Exercise objective:
Your task is to copy every line of this material exactly.

— Begin —

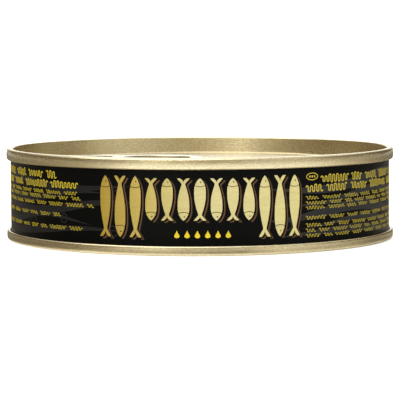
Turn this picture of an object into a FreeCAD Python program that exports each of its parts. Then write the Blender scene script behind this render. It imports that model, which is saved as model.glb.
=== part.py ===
"""A shut round tin of sprats, millimetres, +Z up, standing on z = 0 on its bottom seam.

The tin is a welded tinplate body with its contents, a pressed bottom end and an
easy-opening top end.  Both ends are double seamed to the body: the rim of the end
is rolled under the flange of the body, so that the two hooks hold each other.
A riveted ring pull lies on the top panel.
"""

import FreeCAD, Part
import math
import os

import Sketcher

SIZES = {
    # The whole tin, over its seams.
    "OverallDiameter": 102.3,
    "OverallHeight": 23.8,
    # Sheet metal, and the sealing compound between the layers of a seam.
    "EndPlate": 0.26,
    "BodyPlate": 0.24,
    "LayerGap": 0.11,
    # Double seams.
    "TopSeamHeight": 2.95,
    "BottomSeamHeight": 2.45,
    "CrownRadius": 0.7,
    "HookEndGap": 0.35,
    # The pressed middle of an end: depths are from the crown of its seam.
    "ChuckLean": 0.35,
    "CountersinkRadius": 0.7,
    "PanelDepth": 4.05,
    "PanelEdgeRadius": 0.55,
    "PanelWallHeight": 0.2,
    "BeadDepth": 0.5,
    "BeadRadius": 1.4,
    "BeadShoulderRadius": 1.2,
    "BeadHalfWidth": 1.9,
    # Beads, from the wall round the panel to the middle of the bead.
    "TopBeadInset": 4.5,
    "BottomBeadInset": 6.7,
    "BottomBeadPitch": 10.0,
    # The line that tears when the tin is opened.
    "ScoreInset": 1.1,
    "ScoreRadius": 0.2,
    "ScoreDepth": 0.1,
    # Contents, and the lap weld down the back of the body.
    "ContentsGap": 0.05,
    "WeldWidth": 0.9,
    "WeldHeight": 0.09,
    # Ring pull: its angle is from the front towards -X, its inset from the panel's wall.
    "TabAngle": 100.0,
    "TabInset": 2.1,
    "TabThickness": 1.0,
    "TabLift": 0.1,
    "TabEdgeRadius": 0.3,
    "TabHoleRadius": 9.0,
    "TabBand": 3.4,
    "TabBridge": 3.0,
    "WebRadius": 4.4,
    "WebLength": 11.3,
    "WebThickness": 0.5,
    "NoseBand": 1.8,
    # Rivet, raised from the metal of the panel.
    "RivetRadius": 1.6,
    "RivetHeadRadius": 2.9,
    "RivetHeadHeight": 0.4,
    "RivetClearance": 0.1,
}

# Places that more than one piece is built from.
OUTER = "Sizes.OverallDiameter / 2"
SEAM_FOLD = "(2 * Sizes.EndPlate + Sizes.BodyPlate + 2 * Sizes.LayerGap) / 2"
WALL = f"({OUTER} - 2 * {SEAM_FOLD} - Sizes.LayerGap)"
WALL_INSIDE = f"({WALL} - Sizes.BodyPlate)"
CHUCK = f"({WALL_INSIDE} - Sizes.LayerGap - Sizes.EndPlate)"
COUNTERSINK = f"({CHUCK} - Sizes.ChuckLean - Sizes.CountersinkRadius)"
PANEL_WALL = f"({COUNTERSINK} - Sizes.CountersinkRadius)"
PANEL_EDGE_LEVEL = "(Sizes.PanelDepth + Sizes.PanelEdgeRadius)"
COUNTERSINK_LEVEL = f"({PANEL_EDGE_LEVEL} + Sizes.PanelWallHeight)"
FLANGE_FOLD = "(Sizes.EndPlate + 2 * Sizes.LayerGap) / 2"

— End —

Exercise answer:
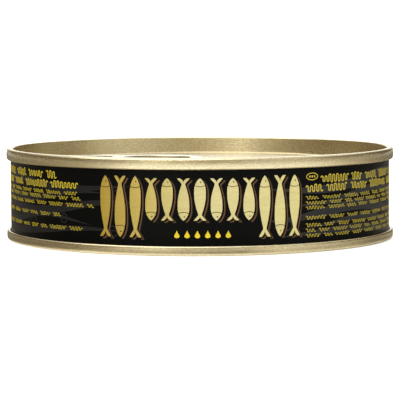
Turn this picture of an object into a FreeCAD Python program that exports each of its parts. Then write the Blender scene script behind this render. It imports that model, which is saved as model.glb.
=== part.py ===
"""A shut round tin of sprats, millimetres, +Z up, standing on z = 0 on its bottom seam.

The tin is a welded tinplate body with its contents, a pressed bottom end and an
easy-opening top end.  Both ends are double seamed to the body: the rim of the end
is rolled under the flange of the body, so that the two hooks hold each other.
A riveted ring pull lies on the top panel.
"""

import FreeCAD, Part
import math
import os

import Sketcher

SIZES = {
    # The whole tin, over its seams.
    "OverallDiameter": 102.3,
    "OverallHeight": 23.8,
    # Sheet metal, and the sealing compound between the layers of a seam.
    "EndPlate": 0.26,
    "BodyPlate": 0.24,
    "LayerGap": 0.11,
    # Double seams.
    "TopSeamHeight": 2.95,
    "BottomSeamHeight": 2.45,
    "CrownRadius": 0.7,
    "HookEndGap": 0.35,
    # The pressed middle of an end: depths are from the crown of its seam.
    "ChuckLean": 0.35,
    "CountersinkRadius": 0.7,
    "PanelDepth": 4.05,
    "PanelEdgeRadius": 0.55,
    "PanelWallHeight": 0.2,
    "BeadDepth": 0.5,
    "BeadRadius": 1.4,
    "BeadShoulderRadius": 1.2,
    "BeadHalfWidth": 1.9,
    # Beads, from the wall round the panel to the middle of the bead.
    "TopBeadInset": 4.5,
    "BottomBeadInset": 6.7,
    "BottomBeadPitch": 10.0,
    # The line that tears when the tin is opened.
    "ScoreInset": 1.1,
    "ScoreRadius": 0.2,
    "ScoreDepth": 0.1,
    # Contents, and the lap weld down the back of the body.
    "ContentsGap": 0.05,
    "WeldWidth": 0.9,
    "WeldHeight": 0.09,
    # Ring pull: its angle is from the front towards -X, its inset from the panel's wall.
    "TabAngle": 100.0,
    "TabInset": 2.1,
    "TabThickness": 1.0,
    "TabLift": 0.1,
    "TabEdgeRadius": 0.3,
    "TabHoleRadius": 9.0,
    "TabBand": 3.4,
    "TabBridge": 3.0,
    "WebRadius": 4.4,
    "WebLength": 11.3,
    "WebThickness": 0.5,
    "NoseBand": 1.8,
    # Rivet, raised from the metal of the panel.
    "RivetRadius": 1.6,
    "RivetHeadRadius": 2.9,
    "RivetHeadHeight": 0.4,
    "RivetClearance": 0.1,
}

# Places that more than one piece is built from.
OUTER = "Sizes.OverallDiameter / 2"
SEAM_FOLD = "(2 * Sizes.EndPlate + Sizes.BodyPlate + 2 * Sizes.LayerGap) / 2"
WALL = f"({OUTER} - 2 * {SEAM_FOLD} - Sizes.LayerGap)"
WALL_INSIDE = f"({WALL} - Sizes.BodyPlate)"
CHUCK = f"({WALL_INSIDE} - Sizes.LayerGap - Sizes.EndPlate)"
COUNTERSINK = f"({CHUCK} - Sizes.ChuckLean - Sizes.CountersinkRadius)"
PANEL_WALL = f"({COUNTERSINK} - Sizes.CountersinkRadius)"
PANEL_EDGE_LEVEL = "(Sizes.PanelDepth + Sizes.PanelEdgeRadius)"
COUNTERSINK_LEVEL = f"({PANEL_EDGE_LEVEL} + Sizes.PanelWallHeight)"
FLANGE_FOLD = "(Sizes.EndPlate + 2 * Sizes.LayerGap) / 2"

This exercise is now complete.